Bode’s tennis adventure goes downhill quickly
Vail, CO Colorado
HONOLULU, Hawaii – Rafa and Roger can relax. Bode Miller is no longer on the slippery slope to challenging them at the U.S. Open.
America’s most successful skier made a quick exit from a U.S. Open qualifier Thursday, falling 6-4, 6-2 to Erik Nelson-Kortland in an opening match at sectional playoffs in Honolulu.
“I had no time to prepare, no time to come have a guy hit 1,000 balls at me like I used to do when I was little,” Miller said in a post-match interview with The Associated Press. “If you don’t do that, you don’t have any reason to have expectations.”
Miller, who won three Alpine skiing medals at the Vancouver Olympics to bring his career total to five, was a state high school champion tennis player in Maine.
Tennis means a lot to Miller, who has played since he was a kid. His family owns and runs a tennis academy in New Hampshire and Miller still plays at a high level in the offseason. So, when the USTA agreed to bankroll his trip to Hawaii and donate money to his charity in exchange for him playing, he jumped at the chance.
But Miller said the combination of no practice, temperatures in the mid-80s and a tough opponent who plays more than he does – Nelson-Kortland was an all-conference Big Sky player in 1998-99 – left him with very little chance. After going down an early break in the first set, he actually fought back to 4-4 before getting broken again.
The second set was quick.
“It gets hot like that, I get claustrophobic, can’t breathe, can’t motivate myself to focus,” he said. “Between sets, I was dying. I had nothing left.”

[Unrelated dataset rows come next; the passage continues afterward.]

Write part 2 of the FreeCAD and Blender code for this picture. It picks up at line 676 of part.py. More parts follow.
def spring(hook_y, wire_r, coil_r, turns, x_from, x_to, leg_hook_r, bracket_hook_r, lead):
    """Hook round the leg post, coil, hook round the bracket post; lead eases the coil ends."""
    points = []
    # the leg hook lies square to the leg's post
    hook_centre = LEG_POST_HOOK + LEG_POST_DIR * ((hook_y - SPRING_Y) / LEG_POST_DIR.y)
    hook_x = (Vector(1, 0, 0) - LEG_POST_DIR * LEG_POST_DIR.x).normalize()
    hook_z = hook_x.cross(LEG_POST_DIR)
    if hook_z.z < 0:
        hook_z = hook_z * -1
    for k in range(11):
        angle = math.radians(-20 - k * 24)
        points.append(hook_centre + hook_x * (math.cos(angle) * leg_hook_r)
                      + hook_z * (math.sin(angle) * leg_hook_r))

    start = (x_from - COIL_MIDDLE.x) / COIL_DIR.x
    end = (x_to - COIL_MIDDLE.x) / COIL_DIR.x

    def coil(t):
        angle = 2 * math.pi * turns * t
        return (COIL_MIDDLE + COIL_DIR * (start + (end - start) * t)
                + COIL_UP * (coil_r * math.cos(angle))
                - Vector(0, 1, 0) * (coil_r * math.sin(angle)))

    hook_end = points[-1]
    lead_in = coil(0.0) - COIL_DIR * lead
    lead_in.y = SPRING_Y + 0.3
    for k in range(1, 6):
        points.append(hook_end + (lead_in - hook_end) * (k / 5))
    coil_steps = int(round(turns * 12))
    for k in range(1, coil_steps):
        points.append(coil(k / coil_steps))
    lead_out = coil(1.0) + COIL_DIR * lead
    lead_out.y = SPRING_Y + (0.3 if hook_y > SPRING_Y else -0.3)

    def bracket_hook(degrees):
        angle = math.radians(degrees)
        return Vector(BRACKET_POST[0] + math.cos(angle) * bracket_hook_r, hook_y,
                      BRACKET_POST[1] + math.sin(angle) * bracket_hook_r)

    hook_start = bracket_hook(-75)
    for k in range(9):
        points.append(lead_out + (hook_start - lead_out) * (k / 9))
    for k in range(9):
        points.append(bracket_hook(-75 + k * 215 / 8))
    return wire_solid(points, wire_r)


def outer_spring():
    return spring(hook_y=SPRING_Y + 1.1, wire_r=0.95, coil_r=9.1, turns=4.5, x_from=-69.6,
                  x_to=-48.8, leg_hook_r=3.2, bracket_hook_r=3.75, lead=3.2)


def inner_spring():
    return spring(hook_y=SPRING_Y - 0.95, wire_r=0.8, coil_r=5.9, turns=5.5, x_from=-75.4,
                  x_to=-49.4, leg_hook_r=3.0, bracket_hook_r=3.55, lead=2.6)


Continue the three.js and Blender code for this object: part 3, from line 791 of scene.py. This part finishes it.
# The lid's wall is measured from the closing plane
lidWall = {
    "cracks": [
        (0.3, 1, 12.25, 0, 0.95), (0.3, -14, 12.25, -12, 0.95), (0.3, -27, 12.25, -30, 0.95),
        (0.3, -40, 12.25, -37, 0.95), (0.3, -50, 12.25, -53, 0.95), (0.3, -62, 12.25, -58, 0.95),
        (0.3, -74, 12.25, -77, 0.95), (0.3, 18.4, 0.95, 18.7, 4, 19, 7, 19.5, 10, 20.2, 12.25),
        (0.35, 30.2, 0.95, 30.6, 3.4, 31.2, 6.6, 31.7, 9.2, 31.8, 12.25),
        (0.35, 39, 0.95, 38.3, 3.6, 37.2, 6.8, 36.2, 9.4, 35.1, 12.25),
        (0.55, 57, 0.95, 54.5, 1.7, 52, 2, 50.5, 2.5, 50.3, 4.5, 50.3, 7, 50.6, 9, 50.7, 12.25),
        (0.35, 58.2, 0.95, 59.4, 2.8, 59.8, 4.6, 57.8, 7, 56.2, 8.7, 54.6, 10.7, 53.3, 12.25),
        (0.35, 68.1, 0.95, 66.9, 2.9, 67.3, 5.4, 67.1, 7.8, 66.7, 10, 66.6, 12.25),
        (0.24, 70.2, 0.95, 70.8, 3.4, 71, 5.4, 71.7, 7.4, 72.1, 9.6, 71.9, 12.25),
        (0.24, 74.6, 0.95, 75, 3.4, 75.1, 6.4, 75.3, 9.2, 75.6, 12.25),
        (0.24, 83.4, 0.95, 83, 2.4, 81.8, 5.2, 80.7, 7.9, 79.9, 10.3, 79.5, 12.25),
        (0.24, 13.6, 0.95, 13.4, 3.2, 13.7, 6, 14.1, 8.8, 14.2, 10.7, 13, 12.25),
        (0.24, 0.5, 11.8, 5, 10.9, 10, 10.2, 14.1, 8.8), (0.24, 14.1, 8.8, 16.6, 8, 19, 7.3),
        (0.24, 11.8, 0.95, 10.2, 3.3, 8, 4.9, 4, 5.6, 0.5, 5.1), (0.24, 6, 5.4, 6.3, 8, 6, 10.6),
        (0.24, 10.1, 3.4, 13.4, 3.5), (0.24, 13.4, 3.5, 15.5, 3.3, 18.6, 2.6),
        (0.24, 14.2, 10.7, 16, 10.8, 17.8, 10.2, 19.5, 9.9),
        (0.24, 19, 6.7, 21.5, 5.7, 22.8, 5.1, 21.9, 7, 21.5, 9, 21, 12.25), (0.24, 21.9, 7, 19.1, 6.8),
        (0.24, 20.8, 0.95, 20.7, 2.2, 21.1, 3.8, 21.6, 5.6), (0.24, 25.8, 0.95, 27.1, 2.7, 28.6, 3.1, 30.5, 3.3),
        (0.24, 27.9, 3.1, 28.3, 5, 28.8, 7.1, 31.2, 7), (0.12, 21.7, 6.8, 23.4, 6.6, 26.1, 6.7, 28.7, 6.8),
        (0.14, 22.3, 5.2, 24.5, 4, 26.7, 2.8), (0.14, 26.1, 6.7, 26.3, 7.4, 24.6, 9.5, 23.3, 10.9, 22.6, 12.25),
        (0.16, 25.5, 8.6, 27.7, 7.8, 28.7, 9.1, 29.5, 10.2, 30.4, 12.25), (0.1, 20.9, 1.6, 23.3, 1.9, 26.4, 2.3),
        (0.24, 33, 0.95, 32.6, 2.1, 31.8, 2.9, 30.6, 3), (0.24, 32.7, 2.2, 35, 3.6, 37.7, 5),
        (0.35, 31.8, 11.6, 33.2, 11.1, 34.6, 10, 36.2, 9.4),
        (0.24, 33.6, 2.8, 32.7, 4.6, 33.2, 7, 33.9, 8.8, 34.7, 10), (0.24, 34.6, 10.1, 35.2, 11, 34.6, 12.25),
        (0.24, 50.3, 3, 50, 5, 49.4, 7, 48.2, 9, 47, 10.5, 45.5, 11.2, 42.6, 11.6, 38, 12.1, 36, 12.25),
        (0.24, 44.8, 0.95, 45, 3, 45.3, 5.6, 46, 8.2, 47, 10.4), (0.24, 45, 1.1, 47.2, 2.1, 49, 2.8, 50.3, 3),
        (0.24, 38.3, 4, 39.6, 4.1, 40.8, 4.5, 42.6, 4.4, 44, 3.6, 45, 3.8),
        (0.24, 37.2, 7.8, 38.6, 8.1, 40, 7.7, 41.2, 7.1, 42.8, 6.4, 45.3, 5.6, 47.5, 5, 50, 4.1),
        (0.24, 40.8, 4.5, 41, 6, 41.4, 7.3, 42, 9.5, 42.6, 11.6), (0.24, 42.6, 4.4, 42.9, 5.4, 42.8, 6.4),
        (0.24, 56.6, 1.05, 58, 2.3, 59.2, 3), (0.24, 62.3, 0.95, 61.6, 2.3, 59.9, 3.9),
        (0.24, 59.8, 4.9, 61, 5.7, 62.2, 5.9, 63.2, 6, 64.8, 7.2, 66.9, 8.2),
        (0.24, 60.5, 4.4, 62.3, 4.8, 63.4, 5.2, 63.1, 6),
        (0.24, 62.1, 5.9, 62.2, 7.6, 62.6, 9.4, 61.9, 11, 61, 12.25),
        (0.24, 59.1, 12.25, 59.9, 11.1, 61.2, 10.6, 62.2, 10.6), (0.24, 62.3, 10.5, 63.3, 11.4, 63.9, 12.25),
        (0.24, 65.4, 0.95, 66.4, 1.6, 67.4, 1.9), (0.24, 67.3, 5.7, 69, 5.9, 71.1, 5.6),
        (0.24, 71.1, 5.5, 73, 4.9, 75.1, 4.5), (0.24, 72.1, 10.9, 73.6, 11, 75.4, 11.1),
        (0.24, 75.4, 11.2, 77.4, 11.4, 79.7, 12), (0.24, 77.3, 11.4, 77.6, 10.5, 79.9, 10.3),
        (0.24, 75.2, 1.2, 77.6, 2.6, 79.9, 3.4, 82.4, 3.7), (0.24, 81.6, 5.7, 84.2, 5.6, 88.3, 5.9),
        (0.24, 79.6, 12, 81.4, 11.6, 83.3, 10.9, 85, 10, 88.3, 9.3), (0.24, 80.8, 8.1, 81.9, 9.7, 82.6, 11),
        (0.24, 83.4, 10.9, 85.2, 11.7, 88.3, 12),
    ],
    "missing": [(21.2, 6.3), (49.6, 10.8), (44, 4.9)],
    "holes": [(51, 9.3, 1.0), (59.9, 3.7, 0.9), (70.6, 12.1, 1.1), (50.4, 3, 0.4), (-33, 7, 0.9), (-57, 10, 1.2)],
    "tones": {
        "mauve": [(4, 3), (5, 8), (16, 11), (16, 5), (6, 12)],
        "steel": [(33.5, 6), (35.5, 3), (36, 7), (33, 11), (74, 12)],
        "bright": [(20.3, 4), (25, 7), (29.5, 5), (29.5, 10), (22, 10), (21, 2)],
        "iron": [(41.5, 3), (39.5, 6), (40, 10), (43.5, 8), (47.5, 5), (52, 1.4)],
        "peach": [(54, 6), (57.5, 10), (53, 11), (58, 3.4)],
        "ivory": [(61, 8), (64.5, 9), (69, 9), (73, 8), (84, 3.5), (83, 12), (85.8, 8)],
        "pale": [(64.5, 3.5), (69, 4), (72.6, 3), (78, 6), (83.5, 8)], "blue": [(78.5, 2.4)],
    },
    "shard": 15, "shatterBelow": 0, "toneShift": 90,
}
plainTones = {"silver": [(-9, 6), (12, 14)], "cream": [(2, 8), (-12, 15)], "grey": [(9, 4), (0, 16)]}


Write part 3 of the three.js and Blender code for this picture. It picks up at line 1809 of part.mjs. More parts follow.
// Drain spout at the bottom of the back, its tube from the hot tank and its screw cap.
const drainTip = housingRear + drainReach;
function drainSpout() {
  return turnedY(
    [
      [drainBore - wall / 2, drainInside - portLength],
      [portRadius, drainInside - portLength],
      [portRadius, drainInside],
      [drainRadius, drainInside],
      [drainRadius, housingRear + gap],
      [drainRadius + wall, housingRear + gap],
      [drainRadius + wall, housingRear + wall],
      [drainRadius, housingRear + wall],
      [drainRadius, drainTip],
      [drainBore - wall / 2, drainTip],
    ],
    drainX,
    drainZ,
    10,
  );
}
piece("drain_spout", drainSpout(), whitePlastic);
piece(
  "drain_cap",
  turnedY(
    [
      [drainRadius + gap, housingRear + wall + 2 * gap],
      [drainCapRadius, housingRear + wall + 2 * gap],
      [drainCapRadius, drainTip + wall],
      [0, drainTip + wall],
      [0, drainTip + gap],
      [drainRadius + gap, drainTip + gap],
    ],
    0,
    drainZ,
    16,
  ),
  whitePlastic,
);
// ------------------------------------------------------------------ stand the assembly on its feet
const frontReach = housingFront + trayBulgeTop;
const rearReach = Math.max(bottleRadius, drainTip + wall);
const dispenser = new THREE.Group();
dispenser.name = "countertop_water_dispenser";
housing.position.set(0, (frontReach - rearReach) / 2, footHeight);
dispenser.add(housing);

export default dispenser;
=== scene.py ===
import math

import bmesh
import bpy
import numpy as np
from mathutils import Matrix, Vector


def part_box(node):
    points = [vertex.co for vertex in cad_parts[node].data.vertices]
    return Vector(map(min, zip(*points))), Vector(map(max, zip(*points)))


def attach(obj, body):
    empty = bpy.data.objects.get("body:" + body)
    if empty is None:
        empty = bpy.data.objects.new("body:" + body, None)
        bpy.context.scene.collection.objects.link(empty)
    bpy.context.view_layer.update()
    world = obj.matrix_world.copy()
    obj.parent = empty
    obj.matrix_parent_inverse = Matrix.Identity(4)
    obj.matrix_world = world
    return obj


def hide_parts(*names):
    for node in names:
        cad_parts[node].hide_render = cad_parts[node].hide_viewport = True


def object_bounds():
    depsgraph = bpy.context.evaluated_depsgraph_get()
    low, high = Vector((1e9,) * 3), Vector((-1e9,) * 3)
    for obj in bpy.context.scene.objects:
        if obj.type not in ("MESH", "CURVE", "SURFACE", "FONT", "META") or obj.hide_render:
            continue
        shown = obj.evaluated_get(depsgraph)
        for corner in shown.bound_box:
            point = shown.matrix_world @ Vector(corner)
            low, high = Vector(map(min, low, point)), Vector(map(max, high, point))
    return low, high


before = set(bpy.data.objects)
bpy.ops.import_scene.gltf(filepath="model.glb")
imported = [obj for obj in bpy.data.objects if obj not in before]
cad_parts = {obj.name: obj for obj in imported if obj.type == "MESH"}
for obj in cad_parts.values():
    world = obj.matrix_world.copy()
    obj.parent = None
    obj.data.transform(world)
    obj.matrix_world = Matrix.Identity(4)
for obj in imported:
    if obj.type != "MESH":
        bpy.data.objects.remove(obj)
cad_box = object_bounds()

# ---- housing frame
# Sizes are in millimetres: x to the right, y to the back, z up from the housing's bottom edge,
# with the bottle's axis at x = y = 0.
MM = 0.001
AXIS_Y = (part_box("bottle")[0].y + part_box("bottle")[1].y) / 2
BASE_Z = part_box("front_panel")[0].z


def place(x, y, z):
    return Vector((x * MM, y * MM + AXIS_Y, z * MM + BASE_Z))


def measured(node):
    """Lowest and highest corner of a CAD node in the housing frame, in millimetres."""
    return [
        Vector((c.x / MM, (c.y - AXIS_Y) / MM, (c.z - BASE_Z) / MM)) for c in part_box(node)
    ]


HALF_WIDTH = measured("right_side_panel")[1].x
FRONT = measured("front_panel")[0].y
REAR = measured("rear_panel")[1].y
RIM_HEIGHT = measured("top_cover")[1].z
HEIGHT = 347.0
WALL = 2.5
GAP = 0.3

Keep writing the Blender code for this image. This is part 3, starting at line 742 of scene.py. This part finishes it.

In an effort to put the “Open” back in the U.S. Open, the USTA is awarding one spot at Flushing Meadows to the winner of a series of qualifying events taking place this summer.
The draw in Hawaii is relatively small – 10 players – but Miller still would have had to win four matches to advance to the next level. Next month, the 16 sectional winners will travel to Atlanta to play for a single spot in the U.S. Open qualifying draw, which takes place the week before the main tournament begins.
That wasn’t Miller’s true goal, though.
With this trip, he raised some money for his charity and got a free trip to Hawaii.
“I’m not embarrassed,” he said. “If they want to give me free trips, I’m up for it.”
Some world-class athletes wouldn’t be so quick to put themselves out there in a situation like this. Miller, though, has never been like most athletes. Besides the tennis adventure, he has also signed one-day contracts to play baseball for the Nashua Pride of the Canadian-American baseball league, as a way to raise money for charity.
“I don’t have an ego about tennis or most sports,” he said. “I like playing sports. I’m fine with losing. For where I’m at, I thought I played close to my level and I’m fine with that.”